Cardinal Muller departs the CDF: What does it mean?

UNITED STATES
National Catholic Reporter

Michael Sean Winters | Jul. 1, 2017 Distinctly Catholic

My colleague Josh McElwee reports this morning on the decision by Pope Francis not to reconfirm Cardinal Gerhard Muller for a second five-year term as prefect of the Congregation for the Doctrine of the Faith. The Holy Father has selected the longtime #2 at the congregation, Archbishop Luis Francisco Ledaria Ferrer, S.J. to move up to the top spot.

The fact that Cardinal Muller was sacked should not come as a surprise. Conservatives within the curia and more progressive types beyond have both long complained that the man, though very gifted intellectually, could not organize a one man parade. He couldn’t run the office. This had become increasingly apparent in the CDF’s continued wrong notes on the subject of clergy sex abuse. Those who see this as an ideological purge on account of Muller’s increasingly confused position on Amoris Laetitia haven’t been paying attention. And, it is more than a little ironic that the same arch-conservatives who are floating the narrative that Muller has been sacked because he stood athwart Francis’ supposedly heterodox agenda were the same people griping about Muller when he was appointed. (See, for example, here and here.) Then, the objection was that Muller was too sympathetic with liberation theology. Now he is the paragon of orthodoxy. These lay faithful who think they embody the papal magisterium are not exactly consistent.

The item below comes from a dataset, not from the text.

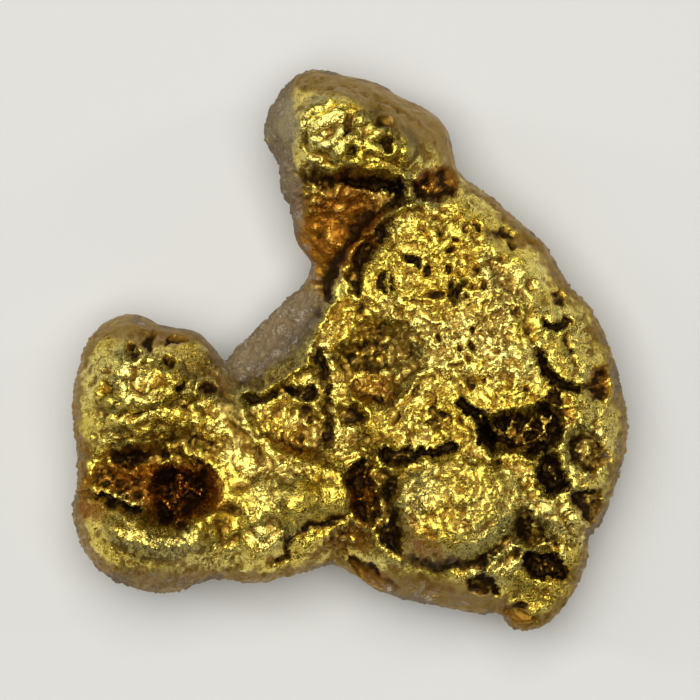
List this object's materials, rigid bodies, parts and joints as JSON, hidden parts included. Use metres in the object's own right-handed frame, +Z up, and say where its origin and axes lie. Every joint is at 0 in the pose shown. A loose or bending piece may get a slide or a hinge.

The second principal takeaway is that Pope Francis is completely unafraid to do what is best for the Church. Earlier this week, the Australian authorities brought charges against another high ranking Vatican official, Cardinal George Pell, who was put on a temporary leave of absence to return to his native country and have his day in court. The official statement from the Vatican was deeply ambivalent. Some leaders might think twice before removing a second high ranking official, worried that it would suggest a chaotic situation. Not Francis. He is not someone who cares how things appear so much as how things are. Indeed, this may be the most challenging part of the reform of the curia, getting an organization designed to promote those who work there to remember that its job it to help the pope govern the universal church. Concern with how things look is characteristic of the courtier mentality of year’s past, not the missionary mentality to which the Second Vatican Council and ALL subsequent popes have called the Church.